About four years ago, he was formally diagnosed with chronic lung disease, but that didn’t keep him down. In fact, Wodrich, 68, was singing in the choir at Bidwell Presbyterian Church on March 22, when he got a call from his wife, Marci Goulart: Doctors at UC San Francisco Medical Center had harvested lungs from an organ donor, and they had to drive there immediately for transplant surgery.
Goulart recalls that, during the drive, her husband was positive, clear-minded and fully ready for the transplant despite knowing the risks inherent in an eight-hour surgery. Wodrich’s excitement was understandable. The operation, if successful, would reverse years of decline and potentially add years to his life...........
About four years ago he received diagnoses of pulmonary fibrosis and emphysema; he retired about a year later, at age 65. At first he used oxygen only at night, when breathing slows.

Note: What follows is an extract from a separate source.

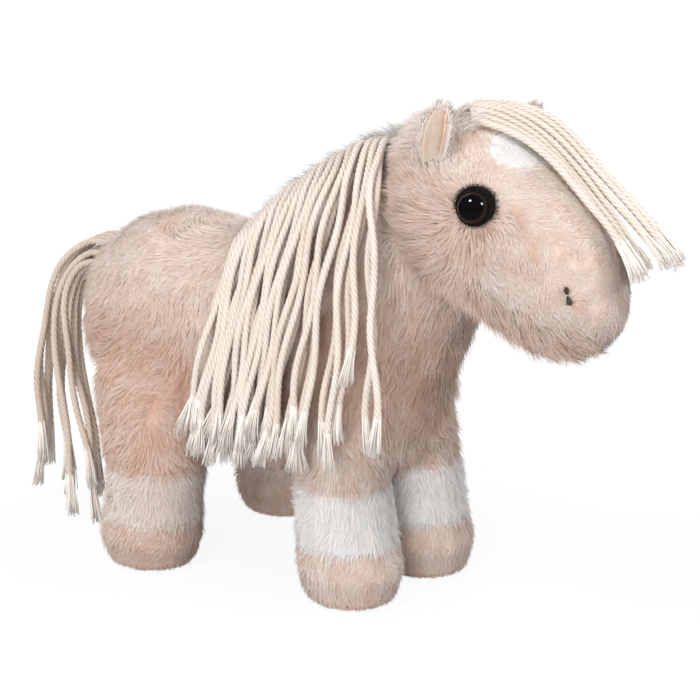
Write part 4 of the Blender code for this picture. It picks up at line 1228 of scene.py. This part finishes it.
def pile_tree():
    """Grows fibres on a skin, each bent the way that the skin is brushed at its root."""
    tree = bpy.data.node_groups.new("pile", "GeometryNodeTree")
    sockets = (("Skin", "Geometry"), ("Fibre", "Object"), ("Fibres per Square Metre", "Float"),
               ("Fibre Width", "Float"), ("Stray Share", "Float"), ("Clump Size", "Float"),
               ("Clump Share", "Float"), ("Least Tint", "Float"), ("Most Tint", "Float"),
               ("Seed", "Int"), ("Finish", "Material"))
    for name, kind in sockets:
        tree.interface.new_socket(name, in_out="INPUT", socket_type=f"NodeSocket{kind}")
    tree.interface.new_socket("Plush", in_out="OUTPUT", socket_type="NodeSocketGeometry")
    net = Net(tree)
    given = net.add("NodeGroupInput")

    def stored(label, kind="FLOAT"):
        return net.add("GeometryNodeInputNamedAttribute", {"data_type": kind}, {"Name": label})[0]

    def store(geometry, label, kind, value, domain="POINT"):
        return net.add("GeometryNodeStoreNamedAttribute", {"data_type": kind, "domain": domain},
                       {"Geometry": geometry, "Name": label, "Value": value})[0]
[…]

But his condition worsened and, starting last summer, he was tethered to an oxygen machine full-time.
By then, Wodrich had already started exploring the possibility of a lung transplant. The couple went first to Stanford University Medical Center, where he underwent four days of intensive testing including heart catheterization, X-rays, CT scans, ultrasounds, a colonoscopy, immunizations and extensive blood tests. They took those records to the lung transplant program at UCSF, and Wodrich was added to the waiting list for new lungs in June 2014.
But it got complicated. During an X-ray of his chest in Chico, doctors discovered a nodule on his lungs, and they feared it was cancer. Goulart explained that a cancer diagnosis automatically makes a patient ineligible for a transplant. In order for the body to accept a foreign object like a new organ, a patient must take medication to suppress the immune system, and that would allow cancer to spread freely. But doctors eventually determined the nodule was benign, and Wodrich was relisted in January.
The surgery itself, performed by UCSF’s Dr. Jasleen Kukreja, went off without a hitch. However, Wodrich didn’t wake up immediately after the procedure—or for two days afterward. In his weakened state and connected to a breathing tube, Wodrich was at high risk of contracting pneumonia. Kukreja was on the verge of removing the breathing tube and performing a tracheotomy when Wodrich woke up the morning of the third day.
The UCSF Lung Transplant Program is a true multi-disciplinary collaboration that includes surgeons, pulmonologists, nurses, pharmacists, dietitians, social workers, physical therapists, respiratory therapists, administrative staff and others. "Teamwork is critical to the success of our program," states Jasleen Kukreja, M.D., MPH, Surgical Director of the program. “The success is multifactorial and a multidisciplinary effort that starts with excellent anesthetic management, meticulous surgical technique and perioperative surgical care, and long-term close surveillance.”